You never wonder about the people that friended you?
Not really. I meet some obscure need they have, either for fic or odd commentary. I rarely friends-lock anything, because if it's something I don't want all of God and nature to see, I don't post it.
When I friend somebody, ALL it means is that i want to read their blog every day.
That's all it means to you. It's perfectly possible to friend people and never read them (so they can see your locked posts, for instance), and to not friend people and read them regularly (which I totally do). Don't confuse your usage of the mechanism with a) its potential and b) other people's usage.
If you don't want strangers reading/commenting on your LJ, lock it. But if you don't lock it, don't bitch because strangers do read and comment: that is what makes it LJ and not a file on your hard drive.
I'm assuming this has nothing to do with me, right? Because my bitching skills are a little more pointed than "people should."
Yes, this is the internet. But you still haven't explained to me why it's weird to be curious about your audience.
eta:
I think of friending as strictly a means to read repeatedly. If there is some actual connection, I'm curious, but it's way beyond optional.
But there is some actual connection -- they friended you. As I said, it doesn't reflect to me all of the readers, but I'm curious about what makes someone click that button, and how they landed where they landed.
But you still haven't explained to me why it's weird to be curious about your audience.
But you aren't saying "I'm curious about my audience"; you're saying "my audience owes it to me to explain themselves."
you're saying "my audience owes it to me to explain themselves."
You're attaching very hard to the "should," and I take that responsibility upon myself -- it would be really cool if people told me why they friended me.
Are we done now?
I'm still not sure why you're equating people who've friended me and audience still, but I don't have any other words to explain the distinction.
I guess I'm saying that to me, they're the same thing; people who've friended me are people who read me.
I think LJ's filtering option (as well as the use of "friend") makes it feel different from a random blog roll. There are people here I really like, and enjoy reading whom I've never "friended" on lj, because it felt like overstepping.
[link]
Next on the gay agenda....
people who've friended me are people who read me
How can you possibly know that the two sets are identical? I've been told before that I don't read LJs that I patently do read, and I find the attachment to that statement peculiar. My friendslist is most precisely who can read my generically friendslocked posts. However, with filters, it need neither be who I read, nor who can read all my locked posts, and I routinely read LJs that aren't on my list.

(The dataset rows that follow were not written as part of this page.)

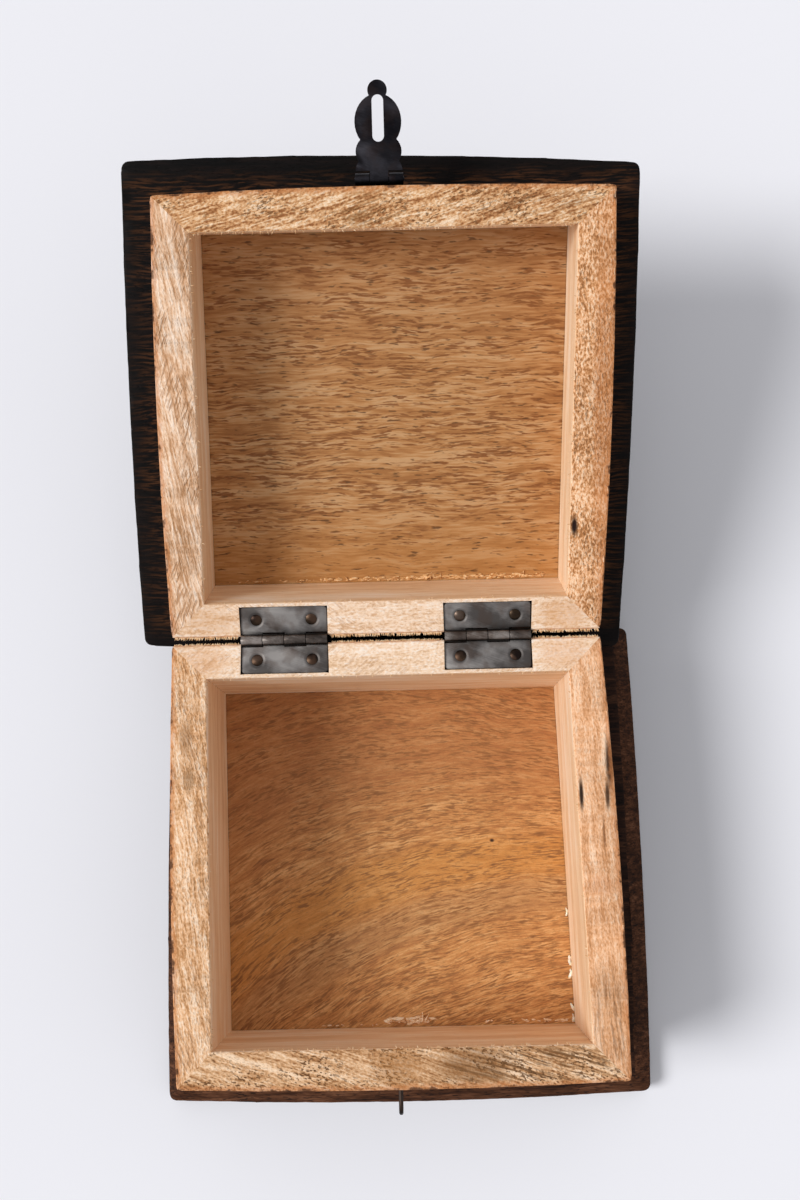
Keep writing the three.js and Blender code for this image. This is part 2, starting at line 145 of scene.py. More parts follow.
def grain_space(tree, body, across, slant=0.0):
    """Object coordinates in millimetres, turned so that X runs along the grain.

    across says that the grain runs front to back, and slant leans it, in degrees. The lid's
    coordinates are turned back to where it is shut."""
    turn = TO_SHUT[body]
    local = add(tree, "Mapping", {
        "Vector": add(tree, "TexCoord", out=3),
        "Location": turn.translation / MM,
        "Rotation": turn.to_euler(),
        "Scale": (1 / MM,) * 3})
    angle = math.radians(slant - (90 if across else 0))
    return add(tree, "Mapping", {"Vector": local, "Rotation": (0, 0, angle)})


def wandering(tree, grain, over, reach):
    """The grain pushed aside by up to reach = (along, across, through), in millimetres."""
    push = add(tree, "TexNoise", {"Vector": grain, "Scale": 1 / over, "Detail": 1.0}, out=1)
    return add(tree, "VectorMath", {0: push, 1: reach, 2: grain}, operation="MULTIPLY_ADD")


def streaks(tree, grain, size, seed, mask=None, detail=2.0, roughness=0.5):
    """Chance streaks about size = (along, across, through) millimetres, from 0 to 1.

    mask = (low, high, strength) leaves nothing of those under low, and strength over high."""
    moved = add(tree, "Mapping", {
        "Vector": grain,
        "Location": (seed * 37.7, seed * 19.3, seed * 11.9),
        "Scale": tuple(1 / s for s in size)})
    value = add(tree, "TexNoise", {
        "Vector": moved, "Scale": 1.0, "Detail": detail, "Roughness": roughness})
    if mask:
        low, high, strength = mask
        value = add(tree, "MapRange", {0: value, 1: low, 2: high, 4: strength},
                    interpolation_type="SMOOTHSTEP")
    return value


def summed(tree, *parts):
    """The sum of the products of (value, weight) pairs."""
    total = None
    for value, weight in parts:
        if total is None:
            total = add(tree, "Math", {0: value, 1: weight}, operation="MULTIPLY")
        else:
            total = add(tree, "Math", {0: value, 1: weight, 2: total}, operation="MULTIPLY_ADD")
    return total


def layered(tree, ground, *layers):
    """(colour, how much) layers, each laid over what is below it."""
    for colour, amount in layers:
        ground = add(tree, "Mix", {0: amount, 6: ground, 7: colour}, data_type="RGBA", out=2)
    return ground


def spot(tree, place, centre, half_size):
    """1 in the middle of an oval and 0 outside it, soft at the edge. All sizes in millimetres."""
    scale = (1 / half_size[0], 1 / half_size[1], 0)
    offset = (-centre[0] * scale[0], -centre[1] * scale[1], 0)
    moved = add(tree, "Mapping", {"Vector": place, "Location": offset, "Scale": scale})
    away = add(tree, "VectorMath", {0: moved}, operation="LENGTH", out=1)
    return add(tree, "MapRange", {0: away, 1: 1.0, 2: CORE}, interpolation_type="SMOOTHSTEP")


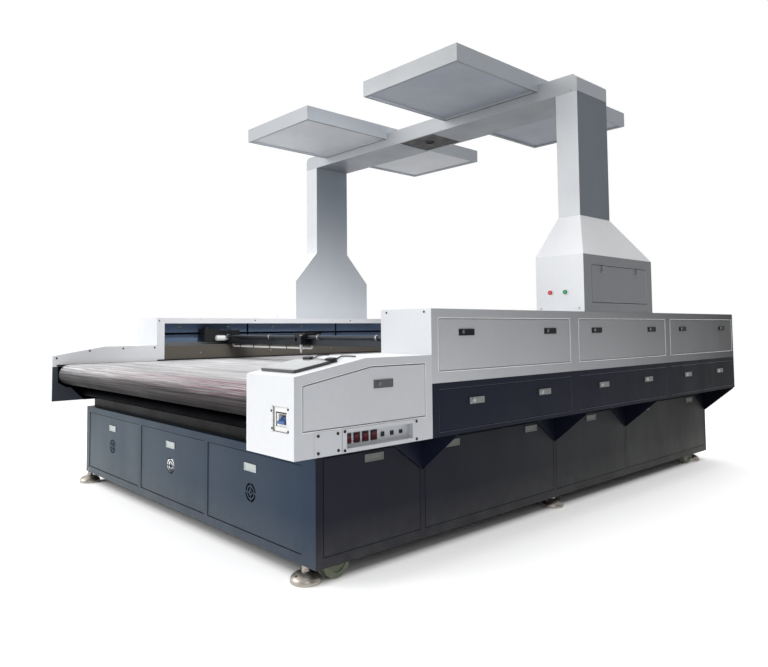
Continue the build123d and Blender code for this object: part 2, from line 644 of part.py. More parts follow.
with BuildPart() as gantry_motor:
    block(-1124, -1046, 742, gy - 40, 808, 888)
    with Locations((-1085, F + 780, 895)):
        Cylinder(26, 14)
    fillet(gantry_motor.faces().sort_by(Axis.Z)[-1].edges(), radius=4)
save(gantry_motor.part, "gantry_motor")

with BuildPart() as mirror_housing:
    with Locations((-1010, F + 842, 827)):
        Cylinder(18, 62, rotation=(90, 0, 0))
    block(-1028, -1000, 866, gy, 815, 832)
    with Locations((-1010, F + 810, 827)):
        Cylinder(12, 6, rotation=(90, 0, 0))
save(mirror_housing.part, "mirror_housing")

with BuildPart() as air_hose:
    with BuildLine(front(912)) as hose_path:
        Polyline((-960, 789), (-960, 774), (-98, 774), (-98, 789))
        fillet(hose_path.vertices().sort_by(Axis.Z)[:2], radius=12)
    with BuildSketch(Plane(origin=(-960, F + 912, 789), z_dir=(0, 0, -1))):
        Circle(6.5)
    sweep(path=hose_path.line)
save(air_hose.part, "air_hose")

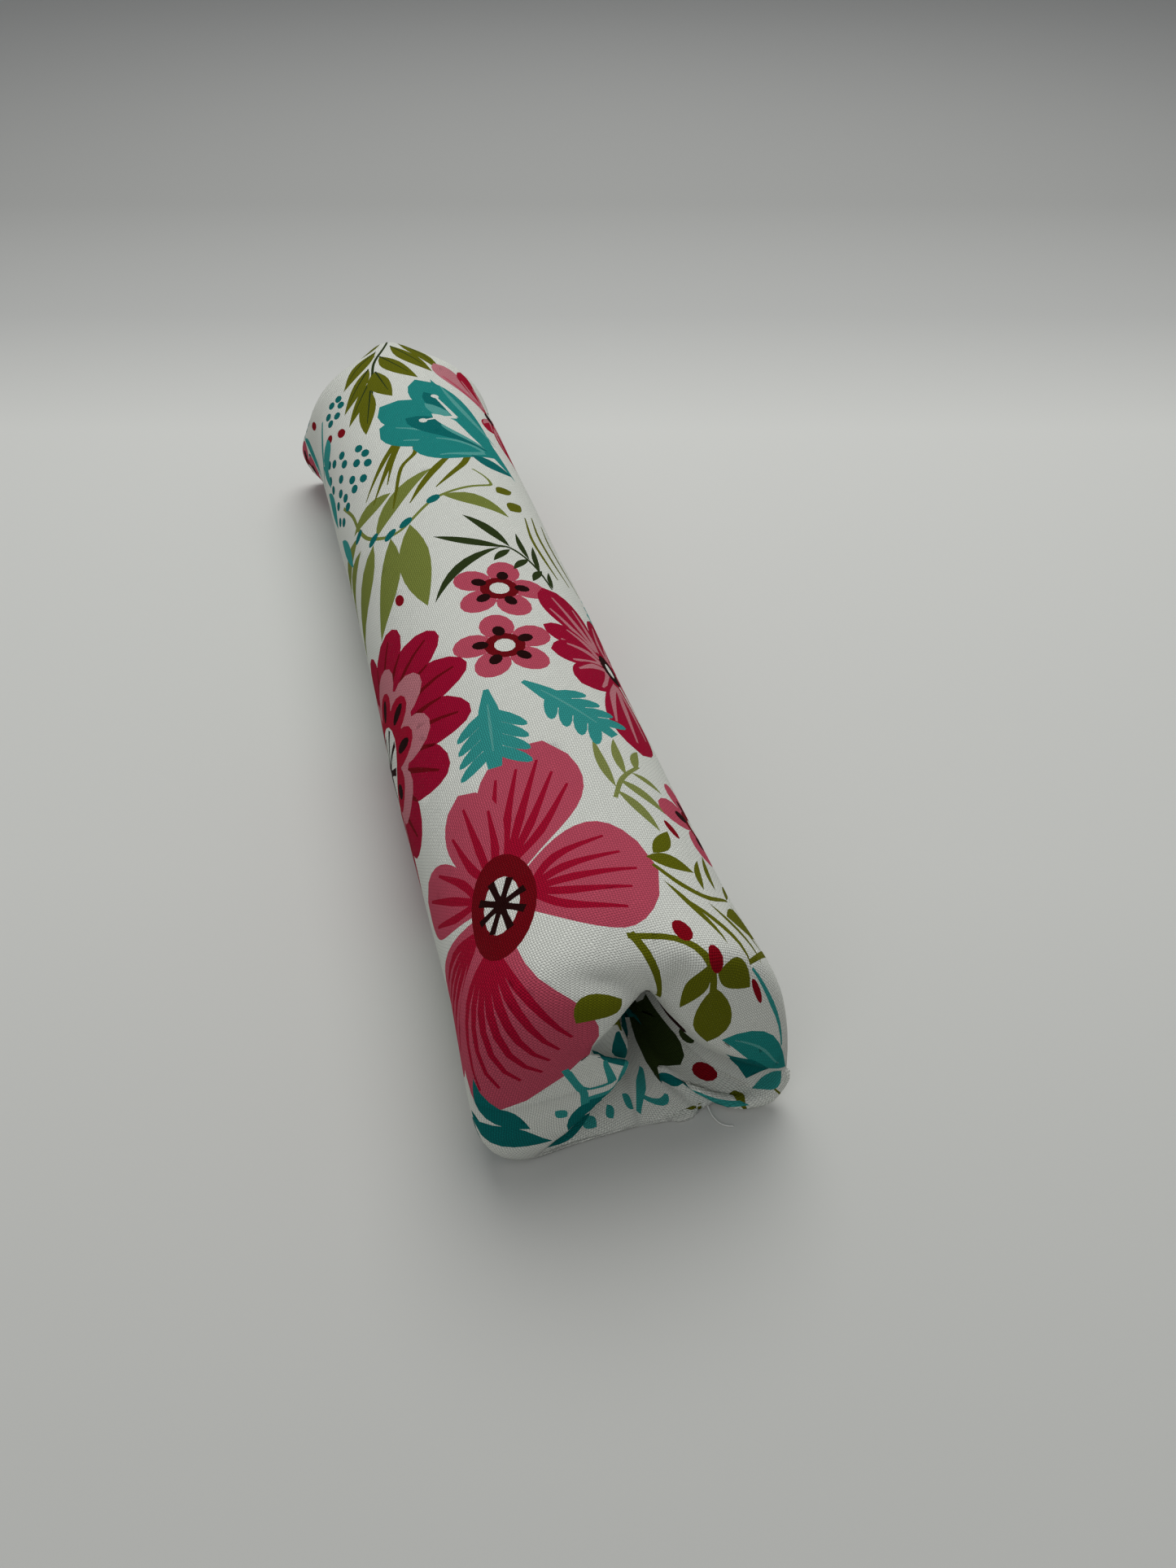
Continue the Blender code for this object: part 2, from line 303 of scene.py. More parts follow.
lip = shaped(
    (0, 4.0, 5.6, 35.4), (12, 6.2, 4.6, 32.4), (24, 8.8, 3.4, 28), (45, 14, 2.6, 20.5),
    (70, 20, 1.8, 14.5), (92, 25.2, 1.4, 10.4), (106, 27.8, 1.6, 7.6), (120, 26.8, 1.4, 3.6),
    (131, 24, 1.0, 1.6), (139, 19, 1.8, 1.4), (145, 14.6, 4.0, 2.4), (151, 10, 7.6, 4.4),
    (156, 10.4, 5.8, 2.4), (162, 12.6, 3.0, 0.7), (180, 2, 2.7, 0.5), (200, -9, 2.5, 0.5),
    (214, -15.6, 1.8, 0.8), (226, -14.6, 2.0, 2.2), (238, -11.4, 2.2, 4.8), (252, -6.8, 2.4, 9.8),
    (266, -2.0, 3.0, 15), (279, 0.2, 3.4, 20.2), (292, -3.2, 2.4, 24.8), (305, -6.8, 2.2, 28),
    (325, -3.0, 3.0, 32.2), (345, 1.2, 4.8, 34.8),
)
behind = shaped(
    (0, 4.0, 7.4, 32.6), (12, 6.0, 6.8, 29.6), (24, 8.2, 6.0, 25), (45, 12.8, 5.6, 17.6),
    (70, 17.8, 5.0, 11.8), (92, 22.2, 4.6, 8.2), (106, 24.4, 4.2, 6.4), (120, 23.8, 4.0, 4.6),
    (131, 21, 4.0, 3.4), (139, 16.6, 5.0, 3.4), (145, 12.8, 7.0, 4.4), (151, 9, 9.2, 5.8),
    (156, 8.4, 8.8, 4.2), (162, 9.6, 6.4, 2.6), (180, 2, 6.2, 2.2), (200, -7.4, 6.2, 2.2),
    (214, -12.4, 5.2, 2.8), (226, -12, 5.6, 3.6), (238, -9.4, 5.8, 5.2), (252, -5.4, 6.0, 8.4),
    (266, -1.4, 6.6, 12.2), (279, -0.2, 6.6, 16.0), (292, -3.6, 5.6, 19.4), (305, -5.6, 5.2, 23),
    (325, -2.0, 6.0, 28.0), (345, 2.0, 7.2, 31.8),
)
within = shaped(
    (0, 4.6, 9.6, 31.0), (12, 5.8, 9.8, 27.6), (24, 7.2, 10.0, 23), (45, 10.2, 10.2, 16),
    (70, 13.0, 10.2, 11.0), (92, 15.4, 10.0, 8.0), (106, 16.4, 9.6, 6.8), (120, 15.8, 9.4, 5.8),
    (131, 14, 9.4, 5.2), (139, 11.4, 9.8, 5.4), (145, 9.4, 10.4, 6.0), (151, 7.6, 11, 6.6),
    (156, 6.6, 10.8, 6.0), (162, 6.0, 9.8, 5.2), (180, 2, 9.4, 4.8), (200, -4, 9.6, 5.0),
    (214, -6.4, 10.0, 5.4), (226, -6, 10.2, 6.0), (238, -3.6, 10.6, 7.2), (252, 0.4, 11.0, 9.4),
    (266, 3.2, 11.4, 12.2), (279, 4.0, 11.2, 16.0), (292, 3.6, 10.6, 20.0), (305, 3.2, 10.0, 24),
    (325, 3.2, 9.6, 28.0), (345, 4.0, 9.4, 30.6),
)
deep = shaped(
    (0, 4.4, 20, 30.0), (30, 7.4, 20.5, 26.6), (60, 9.6, 21, 21.6), (90, 10.2, 22, 16.6),
    (120, 9, 22, 11.8), (150, 6, 22, 9.0), (180, 1.4, 22, 8.0), (210, -4.0, 22, 8.6),
    (240, -6.6, 22, 11.8), (270, -7.0, 21.5, 17), (300, -4.6, 21, 23.6), (330, -0.6, 20.5, 28.4),
)
near_rows = [
    body(24), body(14.5, 52.4), brow, shoulder, lip, lip, behind, within, deep,
    ring(10.0, 27), ring(10.2, 32), ring(10.2, 40),
]
# Rows of the far end, whose crest stands up to a point over two square corners
far_brow = shaped(
    (0, 0, 6, 43.6), (30, 12, 6, 38), (60, 22, 6, 28.5), (88, 28.6, 5, 16.5),
    (110, 29, 4.6, 9.5), (130, 24.5, 4, 3), (155, 14, 4, 0.6), (180, 0, 4, 0.2),
    (205, -14, 4, 0.6), (230, -25, 4, 2.5), (250, -29, 4.6, 9.5), (272, -28.4, 5, 17),
    (300, -20, 6, 29.5), (330, -10.5, 6, 38.5),
)
far_shoulder = shaped(
    (0, 0, 2.4, 43.0), (30, 10, 2.2, 36), (60, 19, 1.8, 27), (88, 28.2, 1.4, 15.5),
    (110, 28.9, 1.2, 9), (130, 24.5, 1, 2.4), (155, 14, 1, 0.7), (180, 0, 1, 0.3),
    (205, -14, 1, 0.7), (230, -25, 1, 2.4), (250, -29, 1.2, 9.5), (272, -28, 1.4, 16),
    (300, -18.5, 1.8, 27.5), (330, -9, 2.2, 36.5),
)


def mirrored(row):
    """The same folds with left and right exchanged."""
    return lambda turn: row(360 - turn) * np.array([-1, 1, 1])


far_rows = [
    body(24), body(14.5, 54.4), far_brow, far_shoulder, mirrored(lip), mirrored(lip),
    mirrored(behind), mirrored(within), mirrored(deep),
    ring(10.0, 27), ring(10.2, 32), ring(10.2, 40),
]


def lofted(rows, turn, places):
    """Rows of a cubic B-spline surface over key rows, at places counted in key rows."""
    keys = np.array([row(turn) for row in rows])
    keys = np.array([2 * keys[0] - keys[1], *keys, 2 * keys[-1] - keys[-2]])
    out = []
    for place in places:
        i = min(int(place), len(keys) - 4)
        t = place - i
        out.append(
            (1 - t) ** 3 / 6 * keys[i]
            + (3 * t**3 - 6 * t**2 + 4) / 6 * keys[i + 1]
            + (-3 * t**3 + 3 * t**2 + 3 * t + 1) / 6 * keys[i + 2]
            + t**3 / 6 * keys[i + 3]
        )
    return np.array(out)


def undulation(u, v):
    """How far the hand-rolled cloth stands off the even roll, in millimetres."""
    long_swell = 0.35 * np.sin(v / 21 + 0.6) * np.sin(u / 17 + 1.1)
    drag = 0.18 * np.sin((v + 1.6 * u) / 9.5) * np.sin(v / 33 + u / 29)
    return long_swell + drag


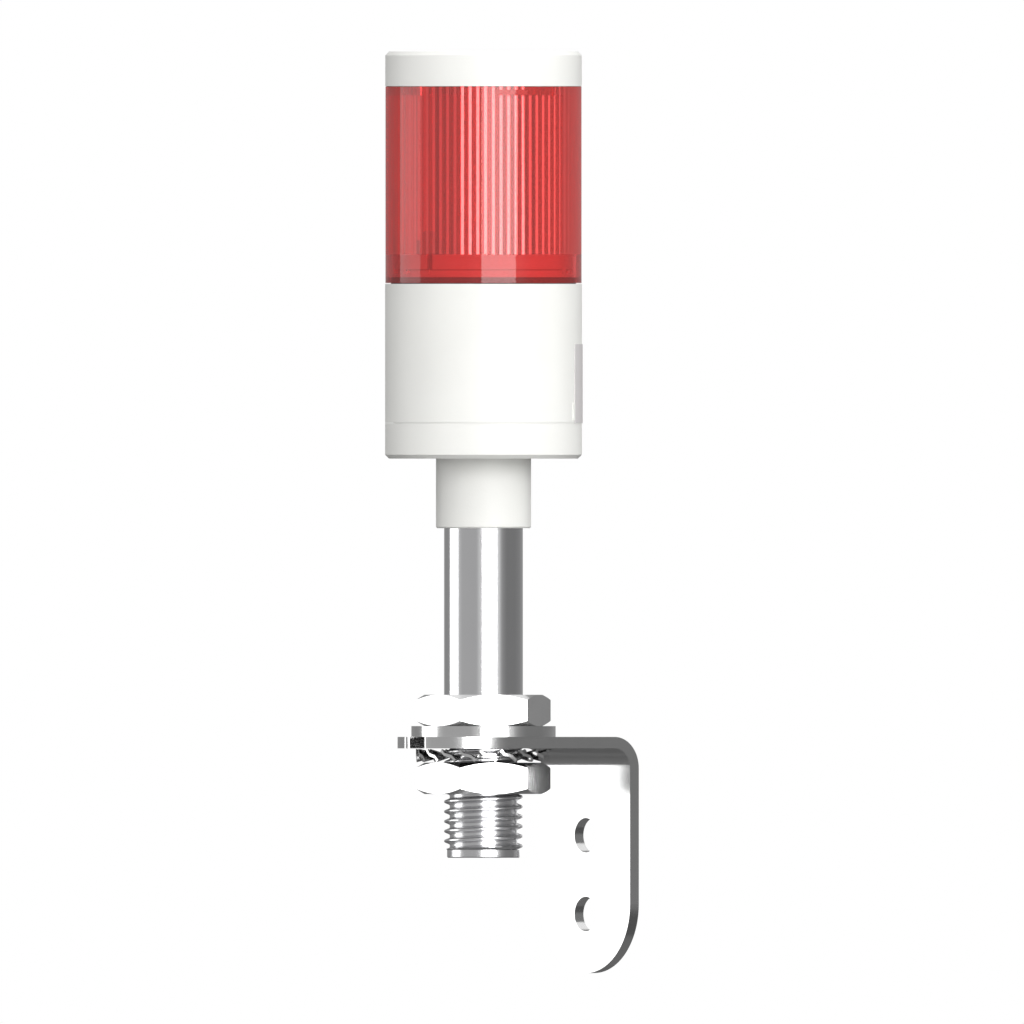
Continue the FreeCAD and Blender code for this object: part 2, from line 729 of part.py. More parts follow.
def make_base_seal():
    foot = base_rim + size["base_seal_height"] / 2
    return make_ring("base_seal", seal_groove_r, body_inner_r, foot, foot + size["base_seal_height"])


def make_tube_seal():
    return make_ring(
        "tube_seal", tube_r, tube_r + size["tube_seal_width"], floor_top - size["tube_seal_depth"], floor_top)


def make_ring_nut():
    body = new_body("ring_nut")
    outer = size["ring_nut_diameter"] / 2
    turned(body, "ring", ring_outline(
        tube_r + size["running_gap"], outer, floor_top, floor_top + size["ring_nut_height"]))
    slot = new_sketch(body, "slot_outline", "XY_Plane", floor_top)
    half = size["ring_nut_slot"] / 2
    draw_box(slot, outer - size["ring_nut_slot_depth"], -half, outer + size["overcut"], half)
    slot_cut = pocket(body, "slot", slot, size["ring_nut_height"])
    around(body, "slots", [slot_cut], size["ring_nut_slots"])
    return body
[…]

It seems a bit shortsighted to lend any weight to their equivalence -- not quite as naive as assuming that your posts on the internet are only going to a known subset, but ... along those lines.
This is really interesting -- there are two paradigms here, and I think people are bumping up against each other and being confused because the etiquette doesn't match.
For me, LJ and Blogger are broadcast media; I put 'em out, anybody can read 'em, and anybody can respond. I have no control of what happens after they go out. Similarly, I read other people's LJs without assuming that creates any sort of bond between us.
If I want control, I use friendslock, and I use exclusive filter lists. The only time I use my generic friendslist is when I mean "I don't want this accessible to Google or to random people, but I don't consider it private." Serious stuff goes on "closefriends", who are the people I actually know.
For ita and Cindy (and many others, I see them on my friendslists), LJ is more like a party: you invite people, people show up and say "Is it okay if I join in?, and it's rude to show up unannounced.
Next on the gay agenda....
And slash writers everywhere rub their hands together and cackle.